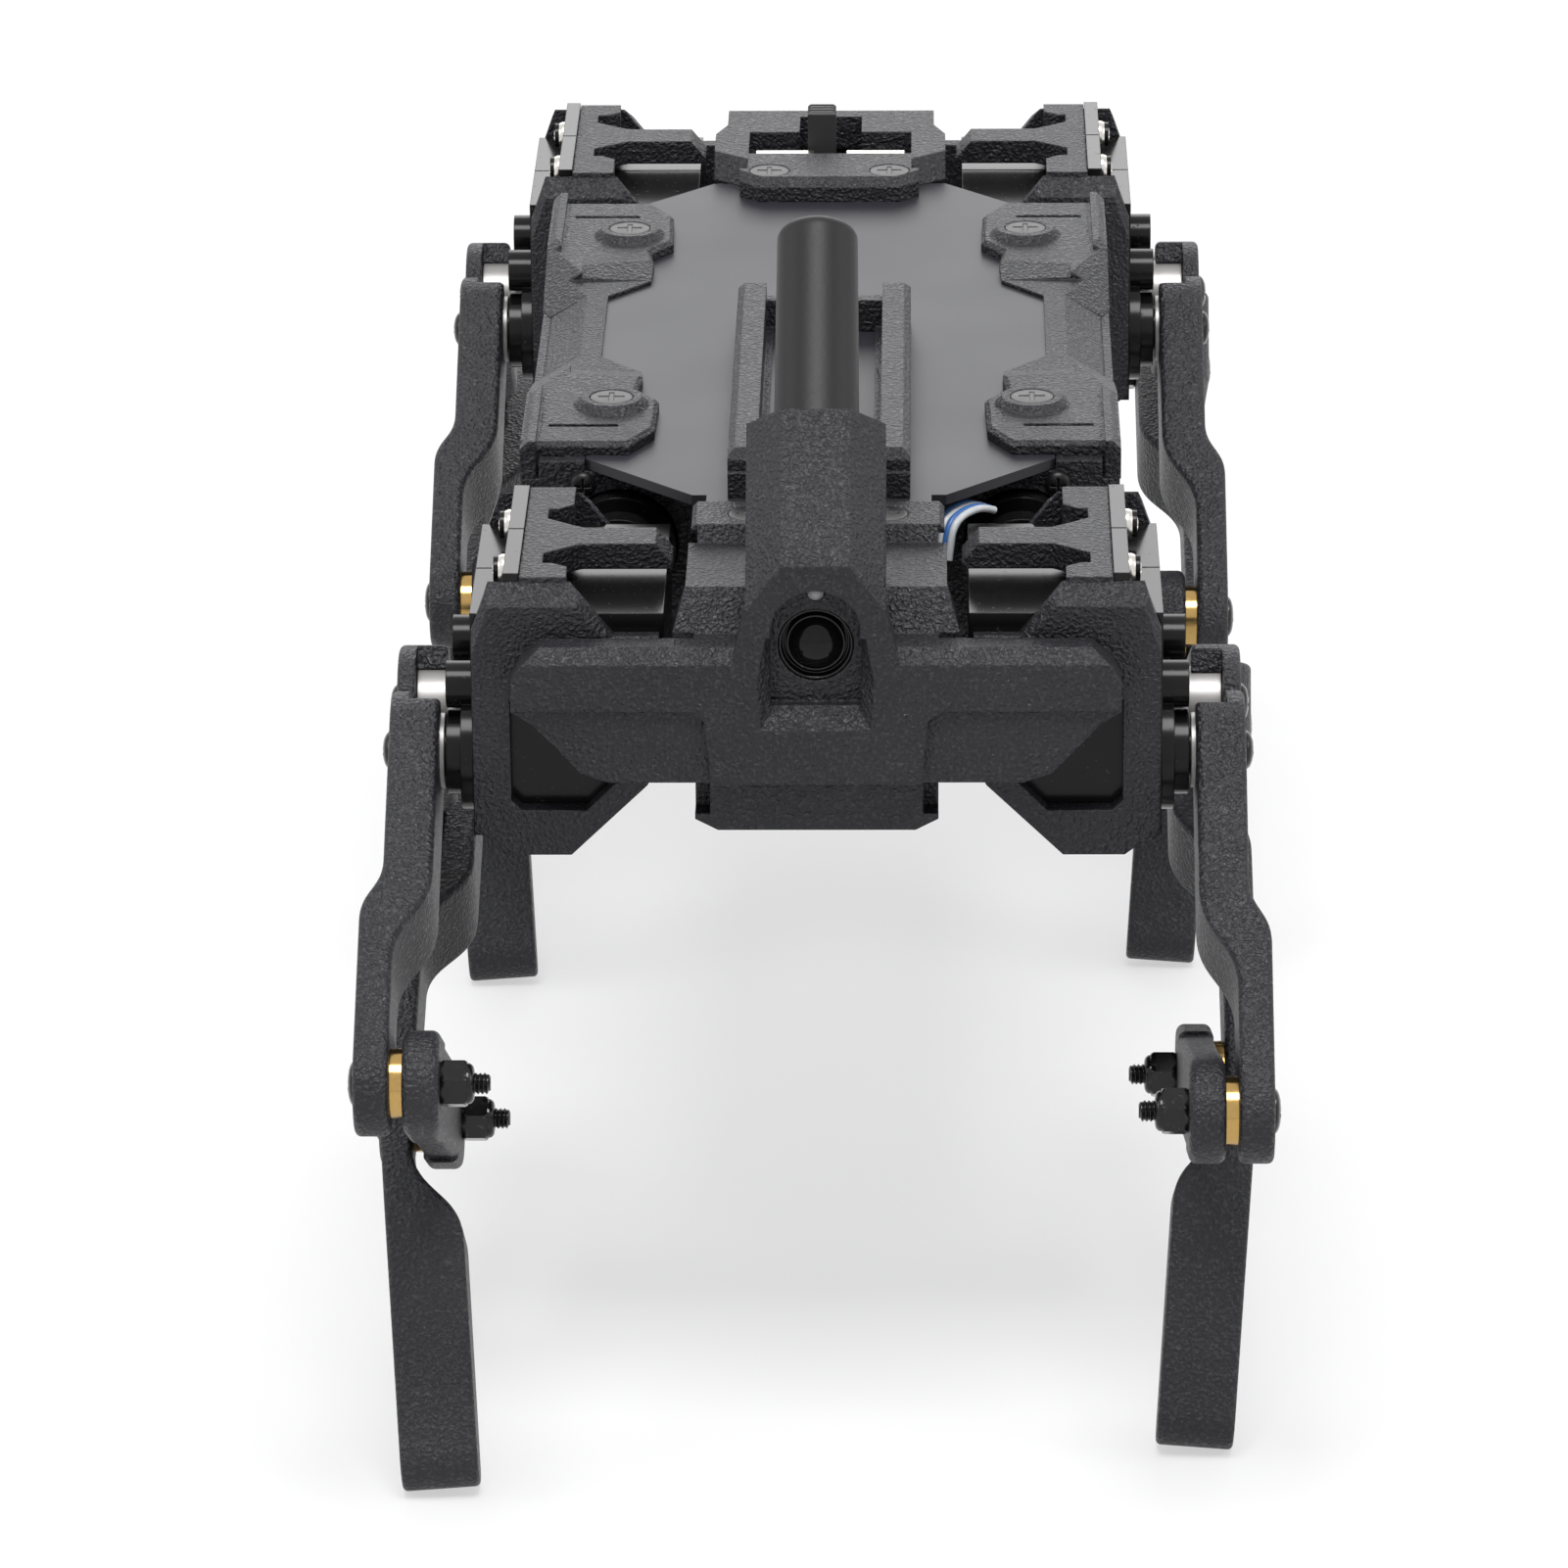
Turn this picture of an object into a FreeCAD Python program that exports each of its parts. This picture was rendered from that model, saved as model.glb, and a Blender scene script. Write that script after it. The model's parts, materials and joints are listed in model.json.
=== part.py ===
import FreeCAD, Part
import math
import os

# Four-legged walking robot, desk size.  Millimetres, +Z up, front of the robot towards -Y,
# soles on Z = 0.  Each leg is a five-bar linkage: two side-by-side servos turn a front and a
# rear crank, a short link and a long shank meet at the ankle pivot, the shank ends in the foot.

os.makedirs("parts", exist_ok=True)
V = FreeCAD.Vector

# ---- driving dimensions ------------------------------------------------------------------
DATUM = 69.0              # height of the body's reference plane above the floor
SERVO_Z = 67.0            # height of the leg servo axes above the floor
AXIS_H = SERVO_Z - DATUM  # the same, above the reference plane
LEG_Y = 62.0              # distance of each leg's centre from the middle of the body
SERVO_PITCH = 12.2        # spacing of a leg's two servo axes
ROLL_X = 19.15            # hip roll axis, left and right of the middle
ROLL_H = 8.0              # hip roll axis above the reference plane
ROLL_R = 3.0              # roll bore
CRANK = 36.9              # servo axis to knee, both cranks
LINK = 35.4               # front knee to ankle pivot
SHANK = 44.6              # rear knee to ankle pivot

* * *

Return a word-for-word copy of the lines from the beginning of the listing to the line holding "V = FreeCAD.Vector", both kept.

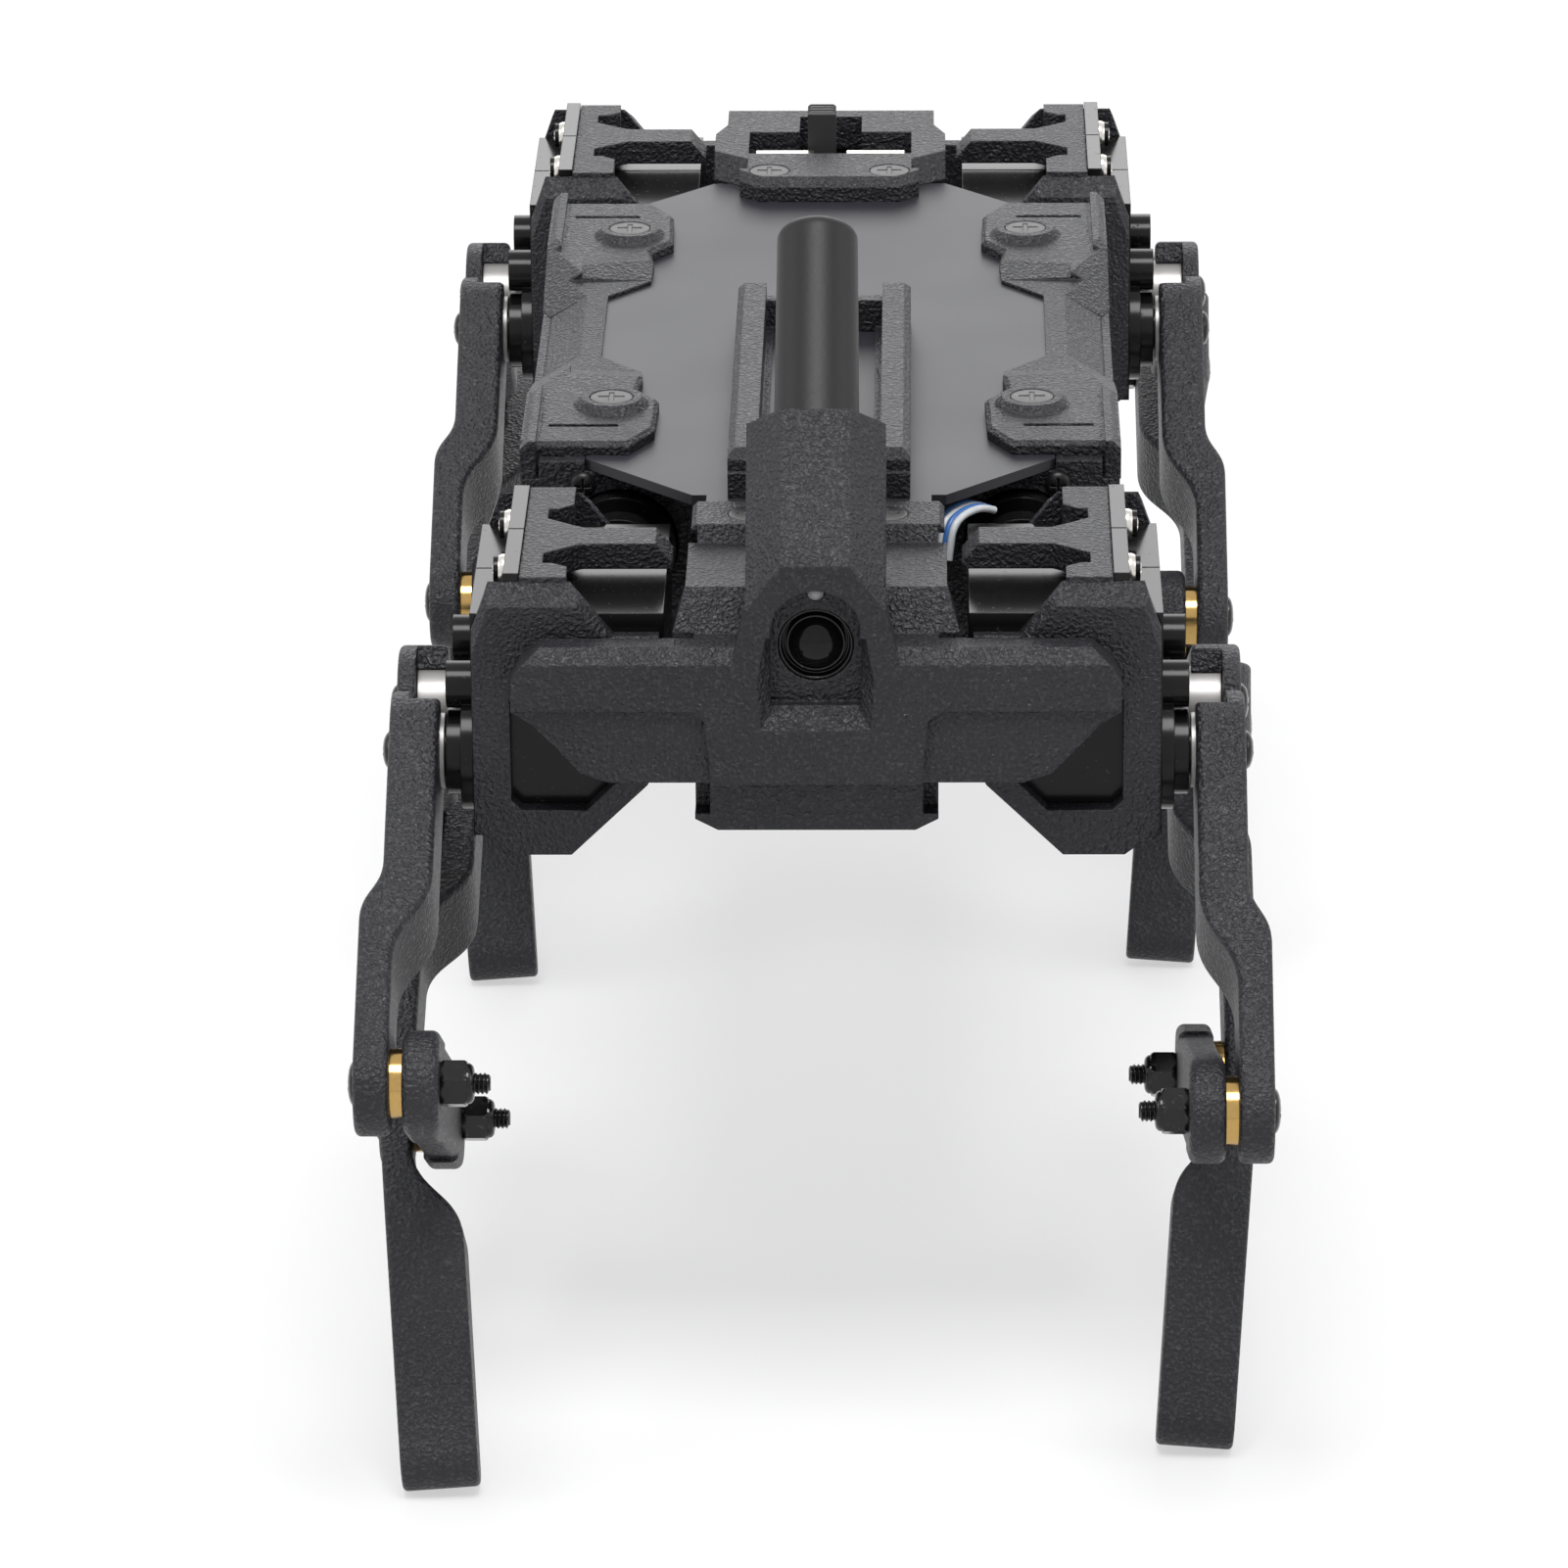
Turn this picture of an object into a FreeCAD Python program that exports each of its parts. This picture was rendered from that model, saved as model.glb, and a Blender scene script. Write that script after it. The model's parts, materials and joints are listed in model.json.
=== part.py ===
import FreeCAD, Part
import math
import os

# Four-legged walking robot, desk size.  Millimetres, +Z up, front of the robot towards -Y,
# soles on Z = 0.  Each leg is a five-bar linkage: two side-by-side servos turn a front and a
# rear crank, a short link and a long shank meet at the ankle pivot, the shank ends in the foot.

os.makedirs("parts", exist_ok=True)
V = FreeCAD.Vector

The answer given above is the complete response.